Their Grace datacenter CPU is basically a chip where they put down all the LPDDR5 memory controllers (albeit curiously slow), NVLINK and PCIe IOs they needed around the perimeter, and then filled in the interior with boring off the shelf ARM cores. It's basically an IO and memory expander that happens to run Linux.

GB10 when it ships might be more interesting, since it'll go into systems that need to support use cases other than merely feeding a big GPU ML workloads. But it sounds like the CPU chiplet at least was more or less outsourced to Mediatek.

magicalhippo 7 hours ago

The whole missing ROPs saga[1][2] didn't help. I bought a 5070 Ti and had to return it due to missing ROPs. Had to get another brand as replacement, as they had so little stock.

[1]: https://gamersnexus.net/gpus/investigating-nvidias-defective...

[2]: https://nvidia.custhelp.com/app/answers/detail/a_id/5628/~/h...

xl-brain 12 hours ago

The micro center in my neighborhood has hundreds of 5090s in stock.

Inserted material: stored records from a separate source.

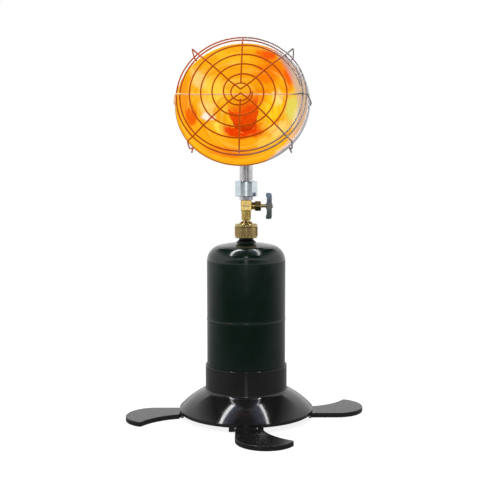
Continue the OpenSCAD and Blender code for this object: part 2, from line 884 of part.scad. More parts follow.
module mixer_collar() {
    color([0.70, 0.62, 0.45])
        translate([0, 0, block_top])
            difference() {
                union() {
                    translate([0, 0, -collar_spigot])
                        cylinder(r = collar_spigot_r, h = collar_spigot + 1);
                    translate([0, 0, fit_gap]) cylinder(r = collar_r, h = collar_h - fit_gap);
                    translate([0, 0, collar_h - 1])
                        cylinder(r = tube_in - fit_gap, h = tube_socket_len + 1);
                }
                translate([0, 0, -5]) cylinder(r = jet_r + fit_gap, h = 20);
            }
}

module gas_jet() {
    color([0.86, 0.72, 0.42])
        translate([0, 0, block_top - jet_sink])
            rotate_extrude($fn = 64)
                polygon([
                    [1.2, 0], [jet_r, 0], [jet_r, jet_sink + jet_up - 1.6],
                    [1.4, jet_sink + jet_up], [0.3, jet_sink + jet_up],
                    [0.3, jet_sink + jet_up - 1], [1.2, jet_sink + jet_up - 2.4],
                ]);
}

module air_shroud() {
    color([0.80, 0.81, 0.83])
        translate([0, 0, hex_z + 0.1])
            difference() {
                intersection() {
                    cylinder(d = hex_d, h = hex_h, $fn = 6);
                    rotate_extrude()
                        polygon([
                            [0, 0], [hex_d / 2 - hex_bevel, 0], [hex_d / 2, hex_bevel * 0.6],
                            [hex_d / 2, hex_h - hex_bevel * 0.6],
                            [hex_d / 2 - hex_bevel, hex_h], [0, hex_h],
                        ]);
                }
                translate([0, 0, -1])
                    cylinder(r = shroud_bore_r, h = hex_h - shroud_roof + 1);
                cylinder(r = tube_r + fit_gap, h = hex_h + 1);
            }
}

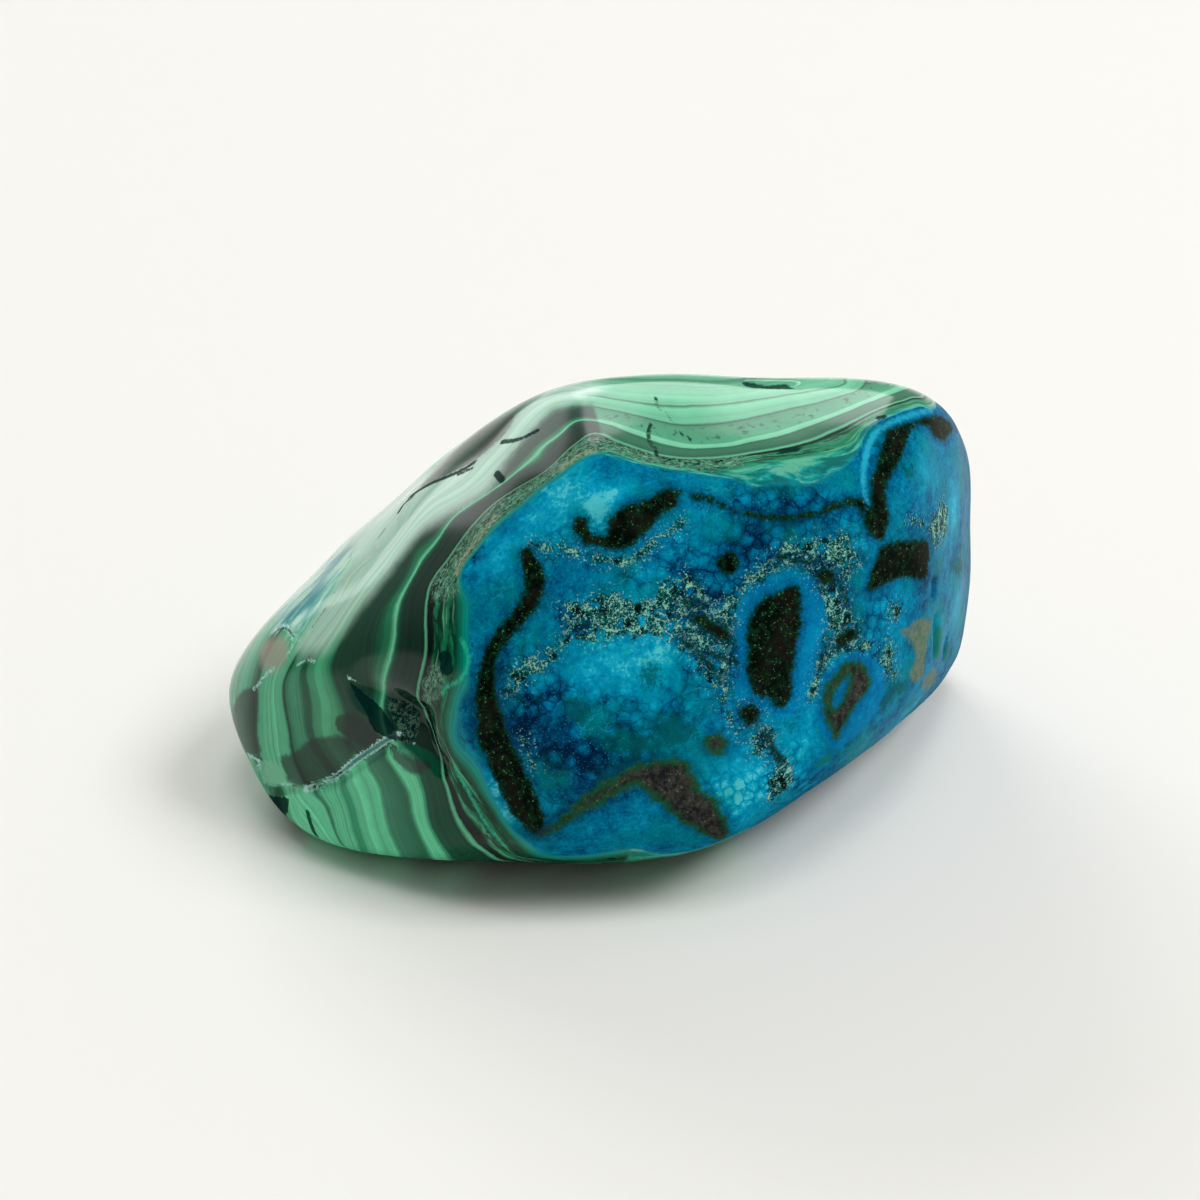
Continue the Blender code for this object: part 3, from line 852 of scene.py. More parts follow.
class Markings:
    """Carries the drawn markings onto the skin of the stone and keeps them as fields."""

    OUTLINE_STEP = 5.0       # spacing of the points on an outline, in sight units
    BAND_STEP = 16.0         # the same on a growth line
    SIGHT_UNIT = 0.135 * MM  # what one sight unit spans at the stone
    REACH = 6 * MM           # depths are measured no further than this
    SOFTNESS = 3 * MM        # how softly the growth levels turn at their growth lines
    GIVE = 0.02 * MM         # how far the levels may miss a growth line, which keeps them calm
    EDGE_ON = (0.05, 0.11)   # the strip that the camera just sees, by how squarely it is faced
    WRAP = 4 * MM            # how far a marking runs on past that strip
    CHUNKS = 80              # parts that long sums are split into, to save memory
    PLAIN_TONE = 0.42        # the blue between the pools

    def __init__(self, form: StoneForm, camera: SightCamera, points: np.ndarray, normals: np.ndarray) -> None:
        """Prepare the skin.

        Args:
            form: the form that the lines of sight meet.
            camera: the camera that the outlines are drawn for.
            points: the skin's points, in metres.
            normals: the outward direction at each.
        """
        self.form = form
        self.camera = camera
        self.points = points
        self.sights = camera.sights(points)
        self.past, self.edge = self.past_outline(camera.turned(points, normals))
        self.fields: Dict[str, np.ndarray] = {}

    @staticmethod
    def eased(path: Sequence[Sight], closed: bool, step: float) -> np.ndarray:
        """Run a smooth curve through given points.

        Args:
            path: the points.
            closed: whether the last joins the first.
            step: the spacing of the points on the curve, in sight units.

        Returns:
            The points on the curve.
        """
        corners = np.array(path, dtype=float)
        count = len(corners)
        if closed:
            guides = np.concatenate((corners[-1:], corners, corners[:2]))
        else:
            guides = np.concatenate((corners[:1], corners, corners[-1:]))
        pieces: List[np.ndarray] = []
        for before, start, end, after in zip(guides, guides[1:], guides[2:], guides[3:]):
            parts = max(1, int(round(np.linalg.norm(end - start) / step)))
            share = (np.arange(parts) / parts)[:, None]
            bend = (2 * start + (end - before) * share
                    + (2 * before - 5 * start + 4 * end - after) * share ** 2
                    + (3 * start - before - 3 * end + after) * share ** 3)
            pieces.append(bend / 2)
        pieces.append(corners[:1] if closed else corners[-1:])
        return np.concatenate(pieces)

    def on_stone(self, sights: np.ndarray) -> np.ndarray:
        """Carry places in the sight frame along the lines of sight onto the stone."""
        return self.form.meet(self.camera.eye, self.camera.rays(sights))[0]

    def enclosed(self, outline: np.ndarray) -> np.ndarray:
        """Find the points inside a closed outline, on the side that faces the camera.

        Args:
            outline: the closed outline in the sight frame.

        Returns:
            A true or false for each point of the skin.
        """
        inside = np.zeros(len(self.points), dtype=bool)
        across, down = self.sights[:, 0], self.sights[:, 1]
        for (x0, y0), (x1, y1) in zip(outline[:-1], outline[1:]):
            if y0 == y1:
                continue
            crosses = (y0 > down) != (y1 > down)
            inside ^= crosses & (across < (x1 - x0) * (down - y0) / (y1 - y0) + x0)
        return inside & (self.past == 0.0)

    def past_outline(self, turned: np.ndarray) -> Tuple[np.ndarray, np.ndarray]:
        """Measure how far the points that the camera can't see well lie past the stone's outline.

        Args:
            turned: how squarely each point faces the camera, from -1 to 1.

        Returns:
            For each point its distance past the edge in metres, zero where it is well seen, and
            the nearest point of the edge.
        """
        low, high = self.EDGE_ON
        hidden = np.flatnonzero(turned < low)
        rim = np.flatnonzero((turned >= low) & (turned < high))
        past = np.zeros(len(self.points))
        edge = np.arange(len(self.points))
        for part in np.array_split(hidden, self.CHUNKS):
            gaps = ((self.points[part][:, None, :] - self.points[rim][None, :, :]) ** 2).sum(axis=2)
            edge[part] = rim[gaps.argmin(axis=1)]
            past[part] = np.sqrt(gaps.min(axis=1))
        return past, edge

    def nearest(self, path: np.ndarray) -> np.ndarray:
        """Measure the skin's distance to a line that lies on the stone.

        Args:
            path: points of the line on the stone.

        Returns:
            One distance for each point of the skin, no more than the reach.
        """
        middle = np.nanmean(path, axis=0)
        extent = np.nanmax(np.linalg.norm(path - middle, axis=1)) + self.REACH
        close = np.linalg.norm(self.points - middle, axis=1) < extent
        gaps = np.full(len(self.points), self.REACH)
        gaps[close] = np.minimum(distance_to_path(self.points[close], path), self.REACH)
        return gaps

    def keep_deepest(self, mark: Mark, depth: np.ndarray) -> None:
        """Add a marking to its field, where it reaches deeper than what is there.

        A marking at the edge of the seen side runs on over the edge and fades out.

        Args:
            mark: the kind of marking.
            depth: how far inside the marking each point lies, in metres.
        """
        depth = np.where(self.past > 0.0, np.minimum(depth[self.edge], self.WRAP - self.past), depth)
        held = self.fields.get(mark.value, np.full(len(self.points), -self.REACH))
        self.fields[mark.value] = np.maximum(held, depth)

    def draw_patch(self, patch: Patch) -> None:
        """Draw a closed marking.

        Args:
            patch: the marking.
        """
        depth = self.depth_inside(patch.outline)
        if patch.inner:
            depth = np.minimum(depth, -self.depth_inside(patch.inner))
        self.keep_deepest(patch.mark, depth)

    def depth_inside(self, outline: Sequence[Sight]) -> np.ndarray:
        """Measure how far inside an outline each point lies.

        Args:
            outline: the given outline.

        Returns:
            Depths in metres, negative outside.
        """
        curve = self.eased(outline, True, self.OUTLINE_STEP)
        edge, met = self.form.meet(self.camera.eye, self.camera.rays(curve))
        gaps = self.nearest(np.where(met[:, None], edge, np.nan))
        return np.where(self.enclosed(curve), gaps, -gaps)

    def draw_streak(self, streak: Streak) -> None:
        """Draw a marking along a line."""
        curve = self.eased(streak.path, False, self.OUTLINE_STEP)
        self.keep_deepest(streak.mark, streak.half_width - self.nearest(self.on_stone(curve)))

    def draw_spot(self, spot: Spot) -> None:
        """Draw a round marking.

        Args:
            spot: the marking.
        """
        centre = self.on_stone(np.array([spot.centre], dtype=float))[0]
        gaps = np.linalg.norm(self.points - centre, axis=1)
        self.keep_deepest(spot.mark, np.maximum(spot.radius - gaps, -self.REACH))

    def beyond_ridge(self) -> np.ndarray:
        """Measure how far each point lies to the right of the upright plane through the ridge.

        Returns:
            Distances in metres, negative on the left.
        """
        back, front = self.on_stone(np.array(RIDGE, dtype=float))
        across = np.cross(back - front, (0.0, 0.0, 1.0))
        return (self.points - front) @ (across / np.linalg.norm(across))

    def draw_bands(self) -> None:
        """Spread the growth levels smoothly over the whole skin."""
        places: List[np.ndarray] = []
        levels: List[float] = []
        for band in BANDS:
            curve = self.eased(band.path, False, self.BAND_STEP)
            places.append(self.on_stone(curve))
            levels.extend([band.level] * len(curve))
        places.append(np.array([anchor.place for anchor in ANCHORS]))
        levels.extend(anchor.level for anchor in ANCHORS)
        knots = np.concatenate(places)
        gaps = np.linalg.norm(knots[:, None, :] - knots[None, :, :], axis=2)
        kernel = np.sqrt(gaps ** 2 + self.SOFTNESS ** 2) + np.eye(len(knots)) * -self.GIVE
        weights = np.linalg.solve(kernel, np.array(levels))
        level = np.zeros(len(self.points))
        for chunk in np.array_split(np.arange(len(self.points)), self.CHUNKS):
            reach = np.linalg.norm(self.points[chunk][:, None, :] - knots[None, :, :], axis=2)
            level[chunk] = np.sqrt(reach ** 2 + self.SOFTNESS ** 2) @ weights
        self.fields["band"] = level

    def draw_tone(self) -> None:
        """Lay the soft lighter and deeper pools of blue, with painted highlights and painted reflection among
        them.
        """
        tone = np.full(len(self.points), self.PLAIN_TONE)
        for glow in GLOWS:
            centre = self.on_stone(np.array([glow.centre], dtype=float))[0]
            reach = glow.radius * self.SIGHT_UNIT
            tone = tone + glow.strength * np.exp(-((self.points - centre) ** 2).sum(axis=1) / (reach * reach))
        self.fields["tone"] = tone

    def draw_all(self) -> Dict[str, np.ndarray]:
        """Draw every marking.

        Returns:
            The fields by name; depths are in millimetres.
        """
        for patch in PATCHES:
            self.draw_patch(patch)
        for streak in STREAKS:
            self.draw_streak(streak)
        for spot in SPOTS:
            self.draw_spot(spot)
        drawn = {name: values / MM for name, values in self.fields.items()}
        self.fields = drawn
        self.fields["top"] = self.beyond_ridge() / MM
        self.draw_bands()
        self.draw_tone()
        return self.fields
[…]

I'm not sure its as hard as it used to be.

enqk 9 hours ago

I keep wondering if the yields have gone all bad with the newer processes

dist-epoch 12 hours ago

Why doesn't NVIDIA also build something like Google TPU, a systolic array processor? Less programmable, but more throughput/power efficiency?

It seems there is a huge market for inference.

[-]

AlotOfReading 11 hours ago

Nvidia tensor cores are small systolic arrays. They'd have to throw out a lot of their ecosystem investments and backwards compatibility to make effective use of them as the main GPU compute, and there's really no need given how competitive their chips are right now.

aurareturn 11 hours ago

  Less programmable, but more throughput/power efficiency?

I also wonder the same. It'd make sense to sell two categories of chips:

Traditional GPUs like Blackwell that can do anything and have backwards compatibility.

Less programmable and more ASIC-like inference chips like Google's TPUs. Inference market is going to be multiple times bigger than training soon.